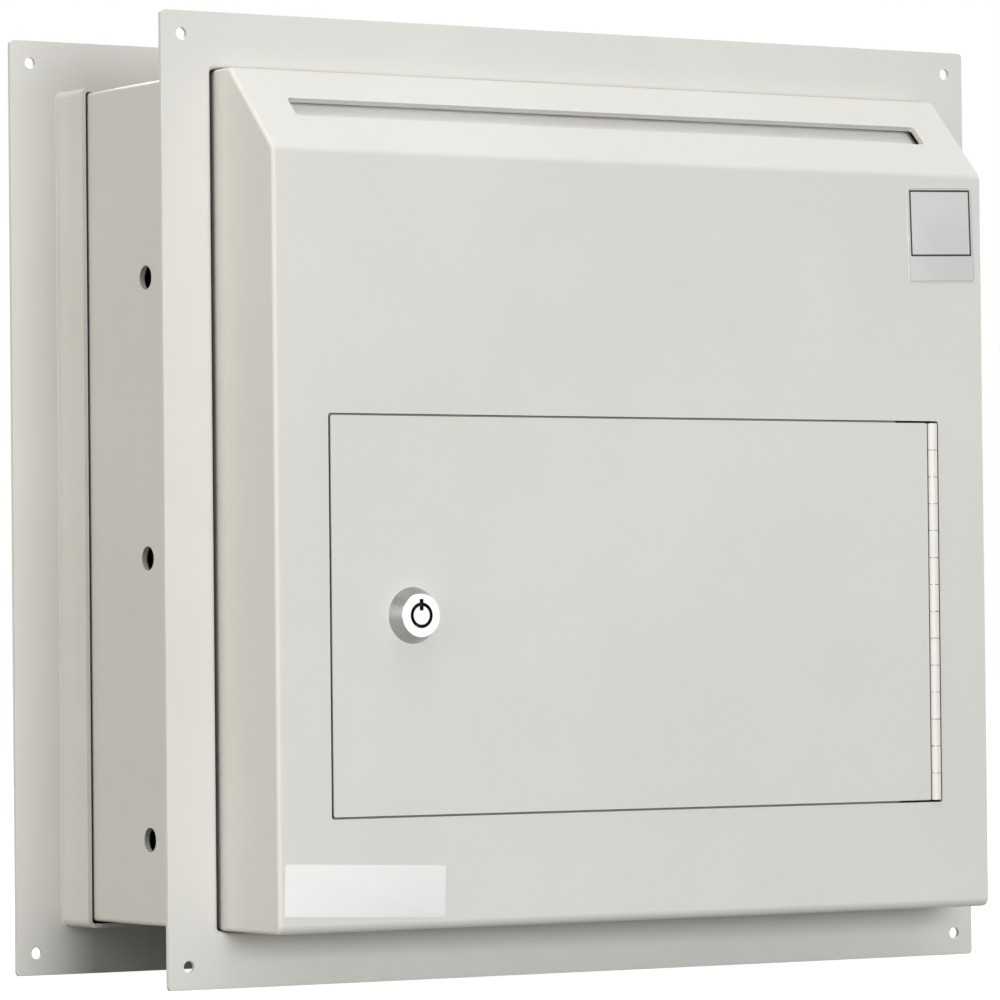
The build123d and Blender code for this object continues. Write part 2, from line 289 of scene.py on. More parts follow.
class Effects:
    """Surface effects that several finishes share, each a node group built once."""

    KINDS = {"value": "NodeSocketFloat", "colour": "NodeSocketColor", "place": "NodeSocketVector"}
    FINE_PER_PEEL = 3.7
    PEEL_SHARE = 0.72
    FLECK_SPAN = (0.36, 0.64)
    PATCH_SPAN = (0.32, 0.68)
    EDGE_SPAN = (0.01, 0.2)
    BREAK_SPAN = (0.35, 0.6)
    DUST_SHADE_PATCHES = 90.0
    DUST_SHADE_SPAN = (0.2, 0.7, 0.6, 1.0)
    CORNER_SPAN = (0.35, 0.95)
    GAP_RAMP = 0.28

    def __init__(self) -> None:
        """Build every group."""
        self.powder = self.build_powder()
        self.drift = self.build_drift()
        self.edge_wear_and_highlight = self.build_worn_and_lit_edges()
        self.dust_and_shade = self.build_dust_and_shade()
        self.turned = self.build_turned()
        self.drawn = self.build_drawn()

    def start(self, name: str, inputs: dict[str, str],
              outputs: dict[str, str]) -> tuple[Graph, object, object]:
        """Open a new group.

        Args:
            name: name of the group.
            inputs: kind of each input by name.
            outputs: kind of each output by name.

        Returns:
            The graph, the sockets of its inputs, and the sockets that it gives out.
        """
        tree = bpy.data.node_groups.new(name, "ShaderNodeTree")
        for socket, kind in inputs.items():
            tree.interface.new_socket(socket, in_out="INPUT", socket_type=self.KINDS[kind])
        for socket, kind in outputs.items():
            tree.interface.new_socket(socket, in_out="OUTPUT", socket_type=self.KINDS[kind])
        graph = Graph(tree)
        taken = graph.add("NodeGroupInput").outputs
        given = graph.add("NodeGroupOutput").inputs
        return graph, taken, given

    def build_powder(self) -> Tree:
        """Orange peel and fine grain of a baked powder coat.

        Returns:
            Group with a height and a fleck mask.
        """
        graph, taken, given = self.start(
            "powder_coat_grain",
            {"Place": "place", "Grain": "value"},
            {"Height": "value", "Fleck": "value"},
        )
        peel = graph.noise(taken["Place"], taken["Grain"], 1.0)
        fine = graph.noise(taken["Place"], graph.calc("MULTIPLY", taken["Grain"], self.FINE_PER_PEEL))
        coarse_part = graph.calc("MULTIPLY", peel, self.PEEL_SHARE)
        fine_part = graph.calc("MULTIPLY", fine, 1 - self.PEEL_SHARE)
        graph.feed(given["Height"], graph.calc("ADD", coarse_part, fine_part))
        graph.feed(given["Fleck"], graph.span(fine, *self.FLECK_SPAN))
        return graph.tree

    def build_drift(self) -> Tree:
        """Slow drift of a colour between two tones, in soft patches.

        Returns:
            Group with a colour.
        """
        graph, taken, given = self.start(
            "tone_drift",
            {"Place": "place", "Patch": "value", "Light": "colour", "Dark": "colour"},
            {"Colour": "colour"},
        )
        mask = graph.span(graph.noise(taken["Place"], taken["Patch"], 3.0, 0.55), *self.PATCH_SPAN)
        graph.feed(given["Colour"], graph.blend(mask, taken["Dark"], taken["Light"]))
        return graph.tree

    def build_worn_and_lit_edges(self) -> Tree:
        """Mask of the edges, broken up by noise: wear where hands and tools rub, and a painted highlight
        along the edges.

        Returns:
            Group with a mask.
        """
        graph, taken, given = self.start(
            "worn_and_highlit_edges",
            {"Place": "place", "Reach": "value", "Breaks": "value"},
            {"Mask": "value"},
        )
        rounded = graph.add("ShaderNodeBevel", samples=4)
        graph.feed(rounded.inputs["Radius"], taken["Reach"])
        surface = graph.add("ShaderNodeNewGeometry").outputs["Normal"]
        agree = graph.vector("DOT_PRODUCT", rounded.outputs[0], surface).outputs["Value"]
        edge = graph.span(graph.calc("SUBTRACT", 1.0, agree), *self.EDGE_SPAN)
        broken = graph.span(graph.noise(taken["Place"], taken["Breaks"], 3.0), *self.BREAK_SPAN)
        graph.feed(given["Mask"], graph.calc("MULTIPLY", edge, broken))
        return graph.tree

    def build_dust_and_shade(self) -> Tree:
        """Masks of inner corners, for dust and painted shade, and of narrow gaps, for painted shade,
        both from ambient occlusion.

        Returns:
            Group with a mask of dust and painted shade in the corners and a mask of painted shade in the
            gaps.
        """
        graph, taken, given = self.start(
            "corner_dust_and_shade",
            {"Place": "place", "Reach": "value", "Onset": "value"},
            {"CornerDustShade": "value", "GapShade": "value"},
        )
        # Ambient occlusion places painted shade: the less open sky, the darker the paint.
        open_sky = graph.add("ShaderNodeAmbientOcclusion", samples=6)
        graph.feed(open_sky.inputs["Distance"], taken["Reach"])
        shut = graph.calc("SUBTRACT", 1.0, open_sky.outputs["AO"])
        patchy = graph.span(graph.noise(taken["Place"], self.DUST_SHADE_PATCHES, 3.0), *self.DUST_SHADE_SPAN)
        graph.feed(given["CornerDustShade"], graph.calc("MULTIPLY", graph.span(shut, *self.CORNER_SPAN), patchy))
        full = graph.calc("ADD", taken["Onset"], self.GAP_RAMP)
        graph.feed(given["GapShade"], graph.span(shut, taken["Onset"], full))
        return graph.tree

    def build_turned(self) -> Tree:
        """Fine rings left by a lathe round an axis along Y.

        Returns:
            Group with a height and the distance from the axis.
        """
        graph, taken, given = self.start(
            "lathe_rings",
            {"Place": "place", "Axis": "place", "Rings": "value"},
            {"Height": "value", "Radius": "value"},
        )
        arm = graph.vector("SUBTRACT", taken["Place"], taken["Axis"]).outputs["Vector"]
        flat = graph.vector("MULTIPLY", arm, (1.0, 0.0, 1.0)).outputs["Vector"]
        length = graph.add("ShaderNodeVectorMath", operation="LENGTH")
        graph.feed(length.inputs[0], flat)
        radius = length.outputs["Value"]
        along = graph.add("ShaderNodeSeparateXYZ")
        graph.feed(along.inputs[0], arm)
        join = graph.add("ShaderNodeCombineXYZ")
        graph.feed(join.inputs[0], radius)
        graph.feed(join.inputs[1], along.outputs[1])
        graph.feed(given["Height"], graph.noise(join.outputs[0], taken["Rings"], 2.0, 0.6))
        graph.feed(given["Radius"], radius)
        return graph.tree

    def build_drawn(self) -> Tree:
        """Fine straight lines along one axis, as on drawn wire or brushed sheet.

        Returns:
            Group with a height.
        """
        graph, taken, given = self.start(
            "drawn_lines",
            {"Place": "place", "Stretch": "place", "Lines": "value"},
            {"Height": "value"},
        )
        place = graph.vector("MULTIPLY", taken["Place"], taken["Stretch"]).outputs["Vector"]
        graph.feed(given["Height"], graph.noise(place, taken["Lines"], 3.0, 0.6))
        return graph.tree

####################

**What the task requires:** Can you write out the lines above, from the first one through the one containing "effects that several", exactly as they appear and nothing more?

**Result for this exercise:**
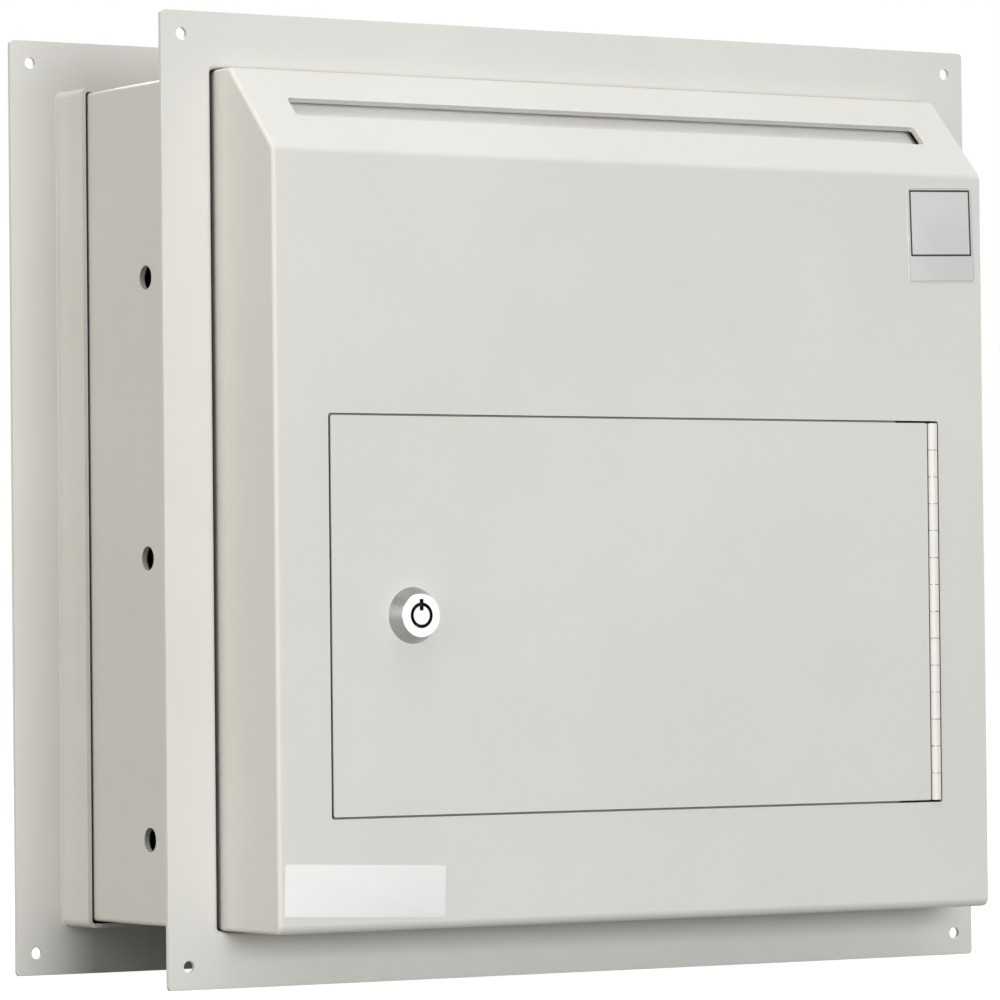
The build123d and Blender code for this object continues. Write part 2, from line 289 of scene.py on. More parts follow.
class Effects:
    """Surface effects that several finishes share, each a node group built once."""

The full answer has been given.